Set down the material below in full, matching it exactly.
** Begin Material shown **
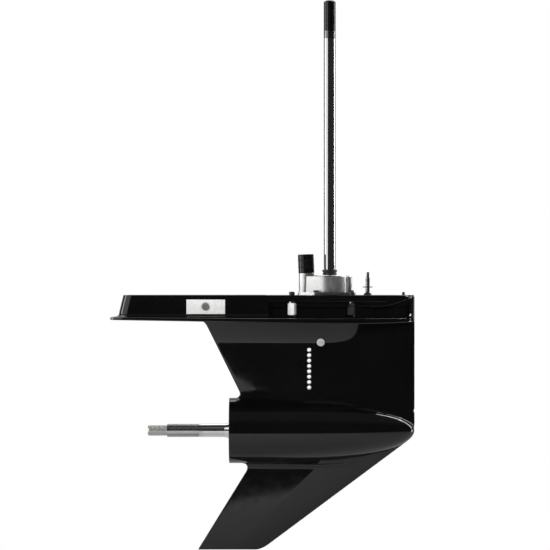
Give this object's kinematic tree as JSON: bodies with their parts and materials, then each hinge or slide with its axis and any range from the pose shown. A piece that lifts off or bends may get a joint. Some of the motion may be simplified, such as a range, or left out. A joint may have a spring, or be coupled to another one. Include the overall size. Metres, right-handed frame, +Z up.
{
  "type": "outboard lower unit",
  "caption": "Outboard lower unit: gearcase with skeg, driveshaft, bevel gears, dog clutch, propeller shaft, water pump and shift shaft.",
  "frame": {"origin": "on the driveshaft axis, in the plane of the deck face that meets the driveshaft housing", "axes": "+X points ahead, along the propeller shaft away from the propeller, +Y to port, +Z up the driveshaft"},
  "size_m": [0.5662, 0.196, 1.0153],
  "materials": {
    "gloss_black": "deep gloss black paint over cast aluminium",
    "black_steel": "black coated steel",
    "chrome": "polished ground steel",
    "stainless": "bright stainless steel",
    "bearing_steel": "ground bearing steel",
    "gear_steel": "machined and case-hardened steel, oiled",
    "bronze": "machined bronze",
    "pump_silver": "satin cast and tumbled metal",
    "anode_metal": "bare cast anode alloy, bright grey and slightly grained",
    "rubber": "moulded black rubber with a slight gloss",
    "black_plastic": "moulded black plastic",
    "gasket": "dark gasket sheet"
  },
  "bodies": {
    "gearcase": {"gearcase_housing": "gloss_black", "port_anode": "anode_metal", "starboard_anode": "anode_metal", "anode_bolt": "black_steel", "anode_nut": "black_steel", "vent_screw": "stainless", "vent_gasket": "gasket", "drain_screw": "stainless", "drain_gasket": "gasket", "speed_passage_plug": "stainless", "pitot_fitting": "stainless", "aft_deck_bolts": "chrome", "front_deck_bolts": "chrome", "deck_bolt_washers": "chrome", "upper_bearing_cup": "bearing_steel", "bearing_retainer": "bearing_steel", "lower_needle_bearing": "bearing_steel", "forward_bearing_cup": "bearing_steel", "reverse_bearing_cup": "bearing_steel", "bearing_carrier": "gloss_black", "carrier_o_ring": "rubber", "carrier_tab_washer": "stainless", "carrier_ring_nut": "gloss_black", "prop_needle_bearing": "bearing_steel", "prop_shaft_seals": "rubber", "shift_bushing": "black_plastic", "shift_seal": "rubber", "base_gasket": "gasket", "wear_plate": "stainless", "pump_base": "black_plastic", "driveshaft_seals": "rubber", "pump_cup": "stainless", "pump_housing": "pump_silver", "pump_bolts": "stainless", "water_tube_coupling": "rubber"},
    "drive_line": {"driveshaft": "chrome", "impeller_key": "bearing_steel", "pinion_gear": "gear_steel", "pinion_nut": "gear_steel", "upper_bearing_cone": "bearing_steel", "impeller": "rubber", "shaft_slinger": "black_plastic"},
    "forward_gear_set": {"forward_gear": "gear_steel", "forward_bearing_cone": "bearing_steel", "forward_gear_bush": "bronze"},
    "reverse_gear_set": {"reverse_gear": "gear_steel", "reverse_bearing_cone": "bearing_steel", "reverse_gear_bush": "bronze"},
    "prop_shaft_line": {"prop_shaft": "chrome"},
    "clutch": {"clutch_dog": "gear_steel", "clutch_cross_pin": "gear_steel", "clutch_retaining_spring": "bearing_steel", "clutch_rod": "gear_steel"},
    "follower": {"cam_follower": "gear_steel"},
    "shift": {"shift_shaft": "chrome", "shift_crank": "gear_steel", "shift_clip": "black_steel"}
  },
  "joints": [
    {"name": "driveshaft_spin", "type": "hinge", "parent": "gearcase", "child": "drive_line", "pos_m": [0, 0, 0], "axis": [0, 0, 1], "continuous": true},
    {"name": "forward_gear_spin", "type": "hinge", "parent": "gearcase", "child": "forward_gear_set", "pos_m": [0, 0, -0.2505], "axis": [1, 0, 0], "continuous": true},
    {"name": "reverse_gear_spin", "type": "hinge", "parent": "gearcase", "child": "reverse_gear_set", "pos_m": [0, 0, -0.2505], "axis": [1, 0, 0], "continuous": true},
    {"name": "prop_shaft_spin", "type": "hinge", "parent": "gearcase", "child": "prop_shaft_line", "pos_m": [0, 0, -0.2505], "axis": [1, 0, 0], "continuous": true},
    {"name": "shift_shaft_turn", "type": "hinge", "parent": "gearcase", "child": "shift", "pos_m": [0.0701, 0, 0], "axis": [0, 0, 1], "range_deg": [-30, 30]},
    {"name": "clutch_slide", "type": "slide", "parent": "prop_shaft_line", "child": "clutch", "axis": [1, 0, 0], "range_m": [-0.005, 0.005]},
    {"name": "follower_slide", "type": "slide", "parent": "gearcase", "child": "follower", "axis": [1, 0, 0], "range_m": [-0.005, 0.005]}
  ],
  "couplings": [
    {"joint": "forward_gear_spin", "follows": "driveshaft_spin", "ratio": -0.5},
    {"joint": "reverse_gear_spin", "follows": "driveshaft_spin", "ratio": 0.5},
    {"joint": "shift_shaft_turn", "follows": "clutch_slide", "rad_per_m": -104.72},
    {"joint": "follower_slide", "follows": "clutch_slide", "ratio": 1}
  ]
}
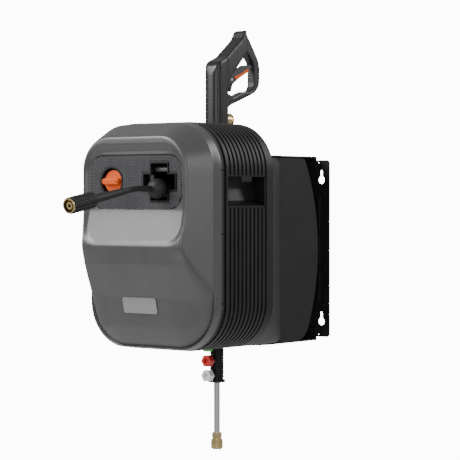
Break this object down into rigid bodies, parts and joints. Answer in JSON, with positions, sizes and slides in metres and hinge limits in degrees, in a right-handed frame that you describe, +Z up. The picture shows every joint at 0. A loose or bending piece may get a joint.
** End Material shown **
● Solution
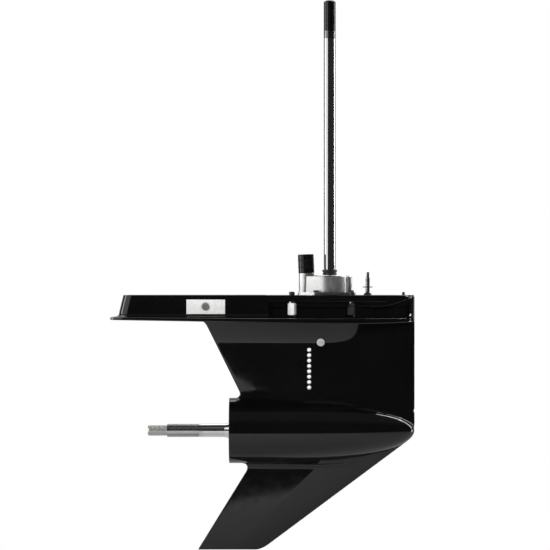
Give this object's kinematic tree as JSON: bodies with their parts and materials, then each hinge or slide with its axis and any range from the pose shown. A piece that lifts off or bends may get a joint. Some of the motion may be simplified, such as a range, or left out. A joint may have a spring, or be coupled to another one. Include the overall size. Metres, right-handed frame, +Z up.
{
  "type": "outboard lower unit",
  "caption": "Outboard lower unit: gearcase with skeg, driveshaft, bevel gears, dog clutch, propeller shaft, water pump and shift shaft.",
  "frame": {"origin": "on the driveshaft axis, in the plane of the deck face that meets the driveshaft housing", "axes": "+X points ahead, along the propeller shaft away from the propeller, +Y to port, +Z up the driveshaft"},
  "size_m": [0.5662, 0.196, 1.0153],
  "materials": {
    "gloss_black": "deep gloss black paint over cast aluminium",
    "black_steel": "black coated steel",
    "chrome": "polished ground steel",
    "stainless": "bright stainless steel",
    "bearing_steel": "ground bearing steel",
    "gear_steel": "machined and case-hardened steel, oiled",
    "bronze": "machined bronze",
    "pump_silver": "satin cast and tumbled metal",
    "anode_metal": "bare cast anode alloy, bright grey and slightly grained",
    "rubber": "moulded black rubber with a slight gloss",
    "black_plastic": "moulded black plastic",
    "gasket": "dark gasket sheet"
  },
  "bodies": {
    "gearcase": {"gearcase_housing": "gloss_black", "port_anode": "anode_metal", "starboard_anode": "anode_metal", "anode_bolt": "black_steel", "anode_nut": "black_steel", "vent_screw": "stainless", "vent_gasket": "gasket", "drain_screw": "stainless", "drain_gasket": "gasket", "speed_passage_plug": "stainless", "pitot_fitting": "stainless", "aft_deck_bolts": "chrome", "front_deck_bolts": "chrome", "deck_bolt_washers": "chrome", "upper_bearing_cup": "bearing_steel", "bearing_retainer": "bearing_steel", "lower_needle_bearing": "bearing_steel", "forward_bearing_cup": "bearing_steel", "reverse_bearing_cup": "bearing_steel", "bearing_carrier": "gloss_black", "carrier_o_ring": "rubber", "carrier_tab_washer": "stainless", "carrier_ring_nut": "gloss_black", "prop_needle_bearing": "bearing_steel", "prop_shaft_seals": "rubber", "shift_bushing": "black_plastic", "shift_seal": "rubber", "base_gasket": "gasket", "wear_plate": "stainless", "pump_base": "black_plastic", "driveshaft_seals": "rubber", "pump_cup": "stainless", "pump_housing": "pump_silver", "pump_bolts": "stainless", "water_tube_coupling": "rubber"},
    "drive_line": {"driveshaft": "chrome", "impeller_key": "bearing_steel", "pinion_gear": "gear_steel", "pinion_nut": "gear_steel", "upper_bearing_cone": "bearing_steel", "impeller": "rubber", "shaft_slinger": "black_plastic"},
    "forward_gear_set": {"forward_gear": "gear_steel", "forward_bearing_cone": "bearing_steel", "forward_gear_bush": "bronze"},
    "reverse_gear_set": {"reverse_gear": "gear_steel", "reverse_bearing_cone": "bearing_steel", "reverse_gear_bush": "bronze"},
    "prop_shaft_line": {"prop_shaft": "chrome"},
    "clutch": {"clutch_dog": "gear_steel", "clutch_cross_pin": "gear_steel", "clutch_retaining_spring": "bearing_steel", "clutch_rod": "gear_steel"},
    "follower": {"cam_follower": "gear_steel"},
    "shift": {"shift_shaft": "chrome", "shift_crank": "gear_steel", "shift_clip": "black_steel"}
  },
  "joints": [
    {"name": "driveshaft_spin", "type": "hinge", "parent": "gearcase", "child": "drive_line", "pos_m": [0, 0, 0], "axis": [0, 0, 1], "continuous": true},
    {"name": "forward_gear_spin", "type": "hinge", "parent": "gearcase", "child": "forward_gear_set", "pos_m": [0, 0, -0.2505], "axis": [1, 0, 0], "continuous": true},
    {"name": "reverse_gear_spin", "type": "hinge", "parent": "gearcase", "child": "reverse_gear_set", "pos_m": [0, 0, -0.2505], "axis": [1, 0, 0], "continuous": true},
    {"name": "prop_shaft_spin", "type": "hinge", "parent": "gearcase", "child": "prop_shaft_line", "pos_m": [0, 0, -0.2505], "axis": [1, 0, 0], "continuous": true},
    {"name": "shift_shaft_turn", "type": "hinge", "parent": "gearcase", "child": "shift", "pos_m": [0.0701, 0, 0], "axis": [0, 0, 1], "range_deg": [-30, 30]},
    {"name": "clutch_slide", "type": "slide", "parent": "prop_shaft_line", "child": "clutch", "axis": [1, 0, 0], "range_m": [-0.005, 0.005]},
    {"name": "follower_slide", "type": "slide", "parent": "gearcase", "child": "follower", "axis": [1, 0, 0], "range_m": [-0.005, 0.005]}
  ],
  "couplings": [
    {"joint": "forward_gear_spin", "follows": "driveshaft_spin", "ratio": -0.5},
    {"joint": "reverse_gear_spin", "follows": "driveshaft_spin", "ratio": 0.5},
    {"joint": "shift_shaft_turn", "follows": "clutch_slide", "rad_per_m": -104.72},
    {"joint": "follower_slide", "follows": "clutch_slide", "ratio": 1}
  ]
}
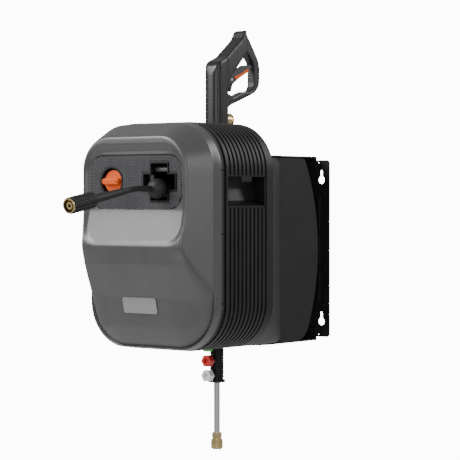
Break this object down into rigid bodies, parts and joints. Answer in JSON, with positions, sizes and slides in metres and hinge limits in degrees, in a right-handed frame that you describe, +Z up. The picture shows every joint at 0. A loose or bending piece may get a joint.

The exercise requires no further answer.